For a while, such stories made abundant use of a man called Jonathan Powell, who ran a company called Positive Weather Solutions. After I revealed in the Guardian that the forecasters employed by this company did not exist, but had made-up names attached to stock shots of models, Positive Weather Solutions shortly closed down.

It was soon replaced by another company of Powell’s, Vantage Weather Services. That company also closed after bad publicity. He now runs a firm called Principality Weather, which appears to feature only in the Welsh press, and then rarely.

Today, the man most frequently cited in improbable weather stories in the Express (and sometimes elsewhere) is James Madden, who runs a company called Exacta Weather. His wild predictions have formed the basis of Express stories for several years, and appear in several of those I’ve just mentioned. So I sent him a list of questions. (I also sent a list to the newspaper, but have not received a response).

I asked him:

  1. Could you explain the basis on which you made these forecasts?
  2. What are your qualifications as a weather forecaster?
  3. How do you respond to the charge that you are engaging in “stopped clock forecasting”: making the same predictions again and again in the hope that they will occasionally be proved right, allowing you to claim vindication?
  4. How do you respond to the claim that your “accuracy” record [published on the Exacta website] is highly selective and misleading?
  5. Are you deceiving potential purchasers of your service by offering this misleading account?
  6. Why do you not publish an independent audit of your forecasting accuracy?

Instead of specific answers, he sent me a note that seemed to me to consist largely of bluster and threats.

“I remember the last time you tried dragging me into an unfair article involving only PWS [Positive Weather Solutions], for which I still have a dated response and video to yourself, which was shown to all my clients.” [You can read the article here].

“The previous also highlights you in previous statements/articles about weather being the weather, and sometimes forecasts will be wrong (in defence of the Met Office). No surprises there!

“After seeking advice, I will not hesitate to make an official complaint to the press complaints commission about the previous article, as I also will for any future articles that are misleading. I will also make people aware of this via the site, and your personal vendetta against myself, and your clear defensive nature of anything Met Office related.
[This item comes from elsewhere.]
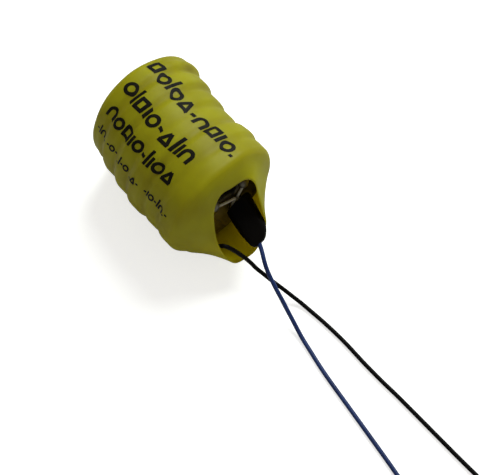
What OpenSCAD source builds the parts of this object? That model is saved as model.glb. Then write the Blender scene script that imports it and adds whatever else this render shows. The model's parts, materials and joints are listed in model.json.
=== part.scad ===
// Capacitor pack: six coin cells in series in a shrink sleeve, with two wire leads.
// The pack lies on its side. +X runs from the closed end to the open mouth, +Z is up.

/* [Coin cells] */
// Diameter of one coin cell
cell_d = 17; // [14:0.1:21]
// Thickness of one coin cell
cell_t = 3.05; // [2.4:0.05:3.8]
// Width of the can's rolled edge round the seal
crimp_w = 0.85; // [0.8:0.05:2]
// Width of the gasket ring that shows round the cap
gasket_w = 0.45; // [0.3:0.05:0.5]
// Edge radius at the bottom of the can
can_round = 0.8; // [0.4:0.05:0.9]

/* [Tabs and solder] */
// Thickness of the welded nickel tabs
tab_t = 0.2; // [0.1:0.01:0.25]
// Width of the tabs
tab_w = 3; // [2:0.1:4]
// Length of the tabs
tab_l = 8; // [6:0.1:9]

/* [Shrink sleeve] */
// Wall of the outer sleeve after shrinking
sleeve_wall = 0.3; // [0.2:0.01:0.4]
// Play between the cells and the outer sleeve
sleeve_gap = 0.05; // [0.03:0.01:0.1]
// Diameter of the hole that the sleeve leaves in the closed end
end_hole_d = 11; // [9:0.1:12]

/* [Wires] */
// Outside diameter of the wires
wire_d = 0.6; // [0.4:0.01:0.72]
// Diameter of the stranded core
core_d = 0.3; // [0.2:0.01:0.32]
// Length of bare tinned core at the free end
tip_l = 3; // [2:0.1:5]

/* [Charging circuit] */
// Diameter of the charging resistor
resistor_d = 1.5; // [1.3:0.05:1.6]
// Length of the charging resistor
resistor_l = 3.2; // [2.8:0.05:3.3]
// Diameter of the discharge diode
diode_d = 1.4; // [1.2:0.05:1.5]
// Length of the discharge diode
diode_l = 3; // [2.6:0.05:3.2]
// Diameter of the component leads
lead_d = 0.4; // [0.3:0.01:0.45]
// Wall of the small black sleeve over the circuit
joint_wall = 0.15; // [0.1:0.01:0.2]

/* [Hidden] */
CELLS = 6;
// How far each cell has slid sideways in the sleeve, first cell at the closed end
cell_shift = [1.1, 0.45, -0.1, -0.55, -0.4, -0.7];

// Construction of a cell, seen in section
cap_r = cell_d / 2 - crimp_w - gasket_w;
cap_edge = 0.15;
cap_step = 0.6;
cap_depth = 1;
flange_r = cap_r + 0.35;
lip_r = cap_r + gasket_w;
lip_x = 0.15;
lip_under = 0.45;
cavity_r = cell_d / 2 - 0.5;
gasket_x = 0.1;
crimp_round = 0.8;

cell_r = cell_d / 2;
pitch = cell_t + tab_t;
near_x = CELLS * pitch - tab_t;
last_shift = cell_shift[CELLS - 1];

// Sleeve: flat sides round it, with one flat side down
SIDES = 36;
side_a = 360 / SIDES;
floor_a = 8;
axis_z = cell_r + sleeve_gap + sleeve_wall;

// Which way the mouth looks, turned from straight up towards -Y
mouth_turn = 17.5;

// The black wire runs along the cells at this angle, turned from straight up towards -Y
run_a = 145;
wire_r = wire_d / 2;
wire_play = 0.02;
run_r = cell_r + wire_r + wire_play;
bump_play = 0.15;
bend_r = 1.1;
core_x = -(tab_t + core_d / 2 + wire_play);
bend_c = [core_x + bend_r, run_r - bend_r];

// Places in the mouth have three measures: reach past the last cell, distance from the
// pack's axis along the way the mouth looks, and distance across it. The last two are
// written for a 17 mm cell and grow with it.
mouth_k = cell_d / 17;
mouth_rim = [
    [1.25, 6.2, 0.6], [1.45, 5.8, 2.4], [1.95, 4.8, 4.2], [2.75, 3.2, 5.0],
    [3.65, 1.4, 4.4], [4.65, -0.5, 3.3], [5.55, -2.1, 2.5], [6.35, -3.5, 1.2],
    [6.65, -4.0, -1.2], [6.45, -3.8, -3.0], [5.95, -3.0, -4.3], [5.05, -1.2, -4.8],
    [4.25, 0.4, -4.5], [3.45, 1.9, -3.9], [2.65, 3.5, -2.9], [1.75, 5.2, -1.4]
];
rim_mid = [0, 1, -0.3];
rim_count = len(mouth_rim);

joint_in = [0.95, -1.5, 1.3];
joint_out = [6.8, -2.3, -0.2];
// Round the last cell's corner the black wire drops by this much for each reach
run_drop = [[0.15, 0.35], [0.8, 1.1]];
run_in_mouth = [
    [1.7, -3.75, -5.6], [2.6, -2.5, -5.15], [3.4, -1, -4.5], [4, -0.25, -3.9],
    [4.6, -0.5, -3.5], [5.3, -1.4, -3.25], [6, -2.5, -3.05], [6.6, -3.25, -2.95]
];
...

“An explanation and detailed review of my winter forecast will be posted to subscribers and via the site shortly, and in my own time and not at deadline requests from yourself.”

I assured him that I have no vendetta against him and gave him another chance to respond, whereupon he sent me a slightly more conciliatory but similarly non-specific reply. The only question he attempted to answer was the stopped clock query, that he addressed as follows:

“May I also remind you that a broken clock is right twice in a day out of 24 hours, 1,440 minutes and 86,400 seconds. Have you ever thought of it that way or are you sticking to a more simplistic approach to prove some kind of point? My overall success rate is much higher than the simplistic comparison you tried to make there (with proof in various media articles and past forecasts via Exacta Weather).”

But sadly he was unable to send me any evidence for this “overall success rate”, citing health problems.

There’s also a serious side to all this. To judge by the comments people make about weather forecasting, which has improved greatly over the past couple of decades, it appears that many mistake these lurid headlines for predictions from the Met Office.

If ever there is a genuine forecast of a rare severe blizzard, of the apocalyptic magnitude that the Express keeps predicting, people might be inclined to ignore it if they’ve heard the media cry wolf 100 times before, and could get themselves into trouble.

And there’s the more basic issue that newspapers should not mislead their readers. But at this point I realise I am asking too much.